◆ **Exercise aim**:
Using the data below, copy every line that contains the word "with".

◆ **Material provided**:
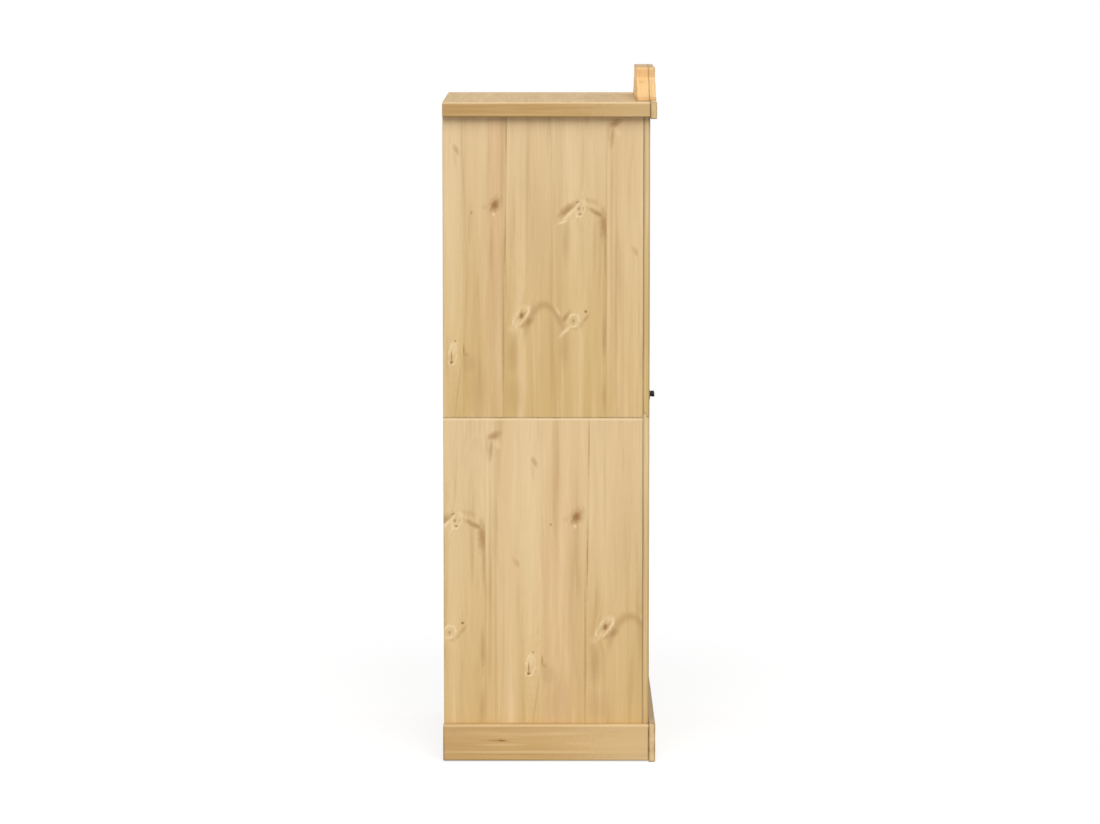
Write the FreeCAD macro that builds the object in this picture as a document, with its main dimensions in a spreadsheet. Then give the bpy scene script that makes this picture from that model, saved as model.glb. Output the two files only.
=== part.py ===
import FreeCAD, Part
import Sketcher
import os
import re

# A tall pine cabinet with two doors, a plinth, a cornice and a crest, in millimetres.
# Z is up, the doors face -Y, X runs along the front, and the floor is at zero height.

DOCUMENT = FreeCAD.newDocument("pine_cabinet")

# Sizes that can each be set by itself.
SIZES = (
    # Carcass
    ("body_width", 600.0),            # across the outer faces of the side panels
    ("side_depth", 488.0),            # side panel, front edge to back edge
    ("board", 16.0),                  # side, top, bottom and shelf boards
    ("seam_height", 852.0),           # floor to the seam between lower and upper panels
    ("top_height", 1621.0),           # floor to the top surface
    ("arris", 1.2),                   # rounding on the edges of the carcass boards
    ("rebate_width", 8.0),            # rebate for the back panels, across the side panel
    ("rebate_depth", 6.0),            # the same rebate, front to back
    ("back_board", 5.0),              # thickness of the back panels
    ("back_play", 0.5),               # back panel to the side of its rebate
    # Face frame
    ("face_board", 16.0),             # stiles, rails and the front boards of cornice and plinth
    ("stile_width", 45.0),
    ("lap_height", 11.0),             # tongue of the lower stile behind the upper one
    ("rail_height", 60.0),
    ("sill_reveal", 20.0),            # bottom rail above the front board of the plinth
    ("sill_step", 4.0),               # bottom rail above the bottom board
    # Cornice, crest and plinth
    ("cornice_out", 18.0),            # side boards of cornice and plinth, thickness
    ("cornice_side_height", 35.0),
    ("cornice_front_height", 41.5),
    ("cornice_lip", 1.5),             # front board above the top surface
    ("cornice_arris", 2.5),
    ("crest_back_board", 31.0),
    ("crest_half_base", 235.0),
    ("crest_lip", 10.0),              # height of the crest's ends
    ("crest_shoulder", 47.0),         # height where the curve meets the raised middle
    ("crest_half_middle", 111.0),
    ("crest_height", 79.0),
    ("crest_corner", 7.0),            # rounding in the outline of the crest
    ("crest_arris", 4.5),             # rounding along the front edge of the crest
    ("plinth_height", 98.0),
    ("plinth_side_height", 90.0),
    ("plinth_side_lift", 3.0),
    ("plinth_arris", 4.0),
    ("side_overrun", 2.0),            # plinth sides beyond the back of the side panels
    # Doors
    ("door_gap", 2.0),                # all round each door
    ("door_board", 18.0),
    ("door_stile", 50.0),
    ("door_top_rail", 60.0),
    ("door_middle_rail", 70.0),
    ("door_bottom_rail", 70.0),
    ("middle_rail_rise", 13.0),       # seam up to the middle of the middle rail
    ("door_arris", 2.0),
    ("tongue", 6.0),                  # thickness of panel tongues and rail tenons
    ("tongue_inset", 6.0),            # door face to the tongue
    ("tongue_play", 0.2),             # each side of a tongue in its groove
    ("groove_depth", 10.0),
    ("groove_play", 0.8),             # tongue's end to the bottom of its groove
    ("field_rise", 4.0),              # raised field in front of the tongue
    ("bevel_width", 26.0),            # sloping edge round the raised field
    ("panel_margin", 3.0),            # flat strip between the frame and the slope
    # Knobs
    ("knob_rise", 25.0),              # seam up to the knobs
    ("knob_reach", 19.0),             # door face to the knob's front
    ("rosette_margin", 2.0),          # door's meeting edge to the rosette
    ("rosette_radius", 16.5),
    ("rosette_rim", 5.0),
    ("rosette_rise", 8.0),
    ("rosette_crown", 14.0),          # radius of the domed part
    ("rosette_land", 7.0),            # radius of the flat that the knob stands on
    ("stem_radius", 3.6),
    ("stem_play", 0.1),
    ("neck_radius", 4.7),
    ("neck_length", 3.2),
    ("head_radius", 5.4),
    ("head_arris", 1.4),
    ("knob_screw_radius", 2.0),
    ("knob_screw_bite", 9.0),         # length of the screw inside the knob
    ("knob_screw_head_radius", 4.0),
    # Hinges
    ("hinge_inset", 95.0),            # door's ends to the nearest ends of the outer hinges
    ("hinge_drop", 47.0),             # seam down to the middle hinge
    ("hinge_height", 50.0),
    ("hinge_set_back", 1.0),          # door face to the pin's centre line
    ("leaf_thickness", 1.0),
    ("leaf_depth", 13.0),
    ("knuckle_radius", 2.25),
    ("knuckle_gap", 0.3),
    ("knuckle_clearance", 0.4),
    ("pin_radius", 1.0),
    ("pin_play", 0.05),
    ("pin_head_radius", 1.8),
    ("pin_head", 1.0),
    ("hinge_screw_radius", 1.2),
    ("hinge_screw_head_radius", 2.6),
    ("hinge_screw_length", 10.0),
    ("hinge_screw_inset", 9.0),       # leaf's ends to its screws
    ("hinge_screw_depth", 8.0),       # pin's centre line to the screws
    ("screw_play", 0.1),
    ("screw_slot", 0.7),
    # Shelves, cleats and catches
    ("shelf_setback", 12.0),          # side panel's front edge to the middle shelf
    ("loose_shelf_setback", 24.0),
    ("loose_shelf_back_gap", 18.0),
    ("loose_shelf_play", 1.0),
    ("lower_shelf_height", 480.0),
    ("upper_shelf_height", 1240.0),
    ("peg_radius", 2.5),
    ("peg_sink", 9.0),
    ("peg_inset", 45.0),              # loose shelf's ends to its pegs
    ("peg_reach", 10.0),
    ("peg_width", 10.0),
    ("peg_thickness", 4.0),
    ("cleat_board", 20.0),
    ("cleat_height", 60.0),
    ("cleat_setback", 50.0),          # side panel's front edge to the cleats
    ("cleat_back_gap", 12.0),
    ("cleat_screw_radius", 2.0),
    ("cleat_screw_head_radius", 4.0),
    ("cleat_screw_length", 30.0),
    ("cleat_screw_inset", 60.0),
    ("bottom_cleat_height", 22.0),
    ("wall_rail_height", 60.0),
    ("wall_hole_radius", 3.0),
    ("wall_hole_spacing", 400.0),
    ("catch_width", 36.0),
    ("catch_depth", 14.0),
    ("catch_drop", 18.0),
    ("catch_rise", 14.0),
    ("catch_gap", 0.3),
    ("catch_arris", 0.8),
    ("strike_thickness", 1.2),
    ("strike_width", 30.0),
    ("strike_height", 12.0),
    ("cut_overrun", 5.0),             # how far a cutting shape runs past the wood
)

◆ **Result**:
Write the FreeCAD macro that builds the object in this picture as a document, with its main dimensions in a spreadsheet. Then give the bpy scene script that makes this picture from that model, saved as model.glb. Output the two files only.
# A tall pine cabinet with two doors, a plinth, a cornice and a crest, in millimetres.